17. A recording apparatus according to claim 1,

the movement mechanism moves, along the moving direction, the recording head to a recording position at which recording on the medium is performed, and a retreat position apart from the support portion with respect to the recording position, and wherein

a cleaning portion configured to move back and forth in the width direction that intersects both the movement direction and the first direction between the recording head and the support portion and that clean the ejecting surface when the recording head is located at the retracted position, wherein

at least a portion of a first movement area where the cap portion moves and at least a portion of a second movement area where the cleaning portion moves are disposed at an identical position in the movement direction.

18. The recording apparatus according to claim 17, further comprising:

a set of side walls that face in the second direction, wherein

the recording head moves in the movement direction between one of the side walls and another of the side walls, and

the second movement area penetrates the one of the side walls in the width direction.

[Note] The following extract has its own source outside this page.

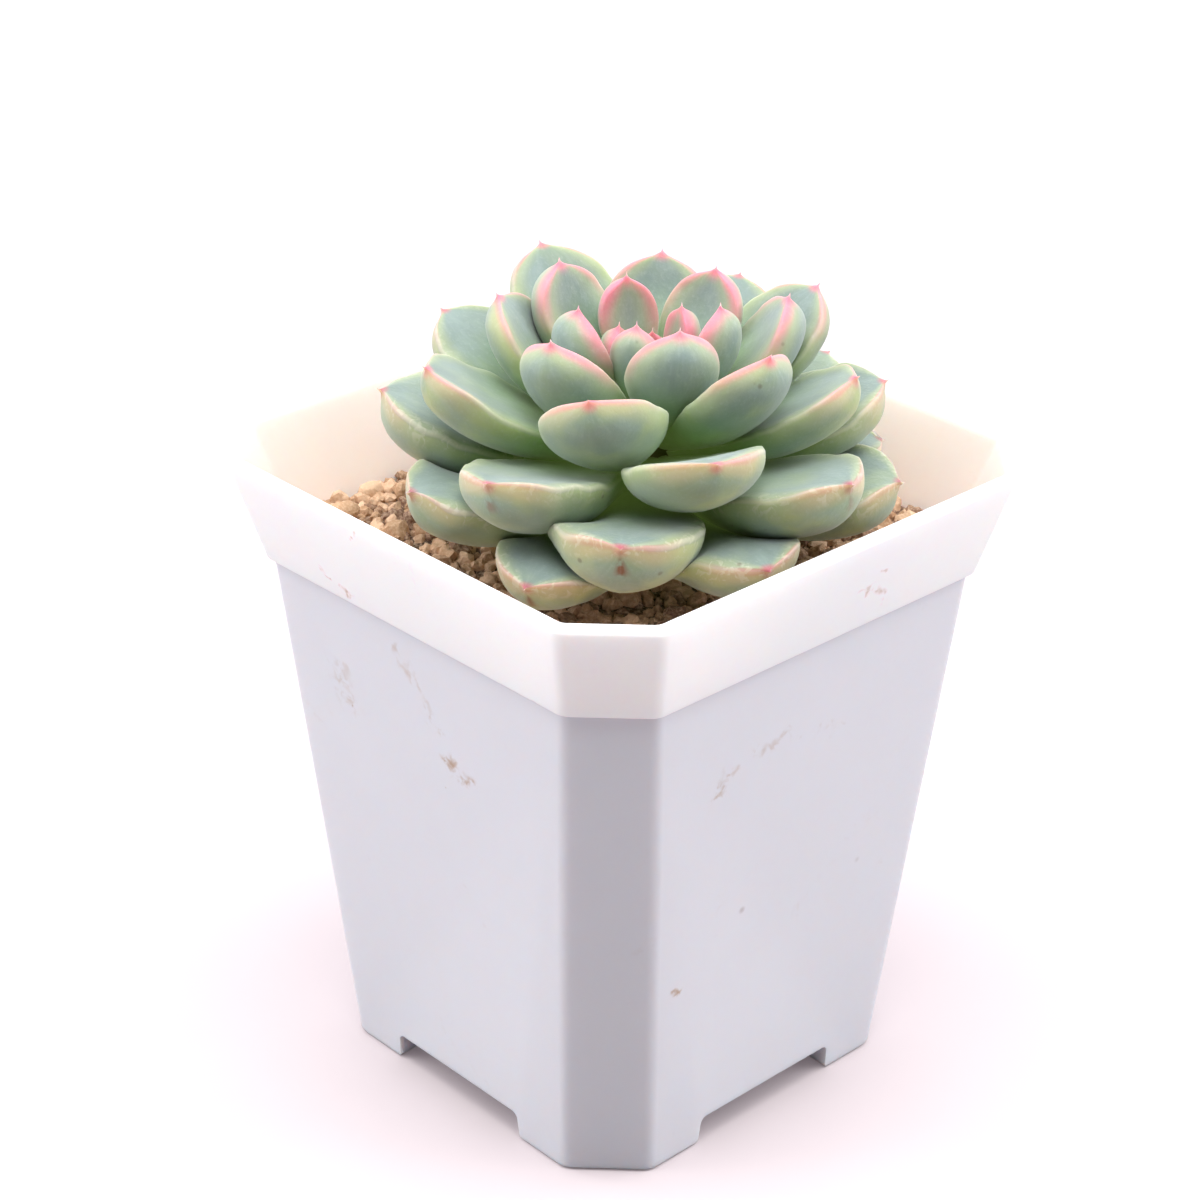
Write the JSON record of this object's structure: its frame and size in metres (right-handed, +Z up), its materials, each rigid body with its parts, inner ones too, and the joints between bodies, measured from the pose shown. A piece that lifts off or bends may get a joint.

19. The recording apparatus according to claim 18, wherein

the set of side walls are respectively provided with guide members that guide the recording head in the movement direction, and

one of the guide members is divided in the movement direction by the second movement area.

20. The recording apparatus according to claim 19, wherein

the recording head is provided with protruding portions that protrude in the second direction, and

the guide members have longitudinal groove portions that are open toward the recording head and that guide the protruding portions in the movement direction.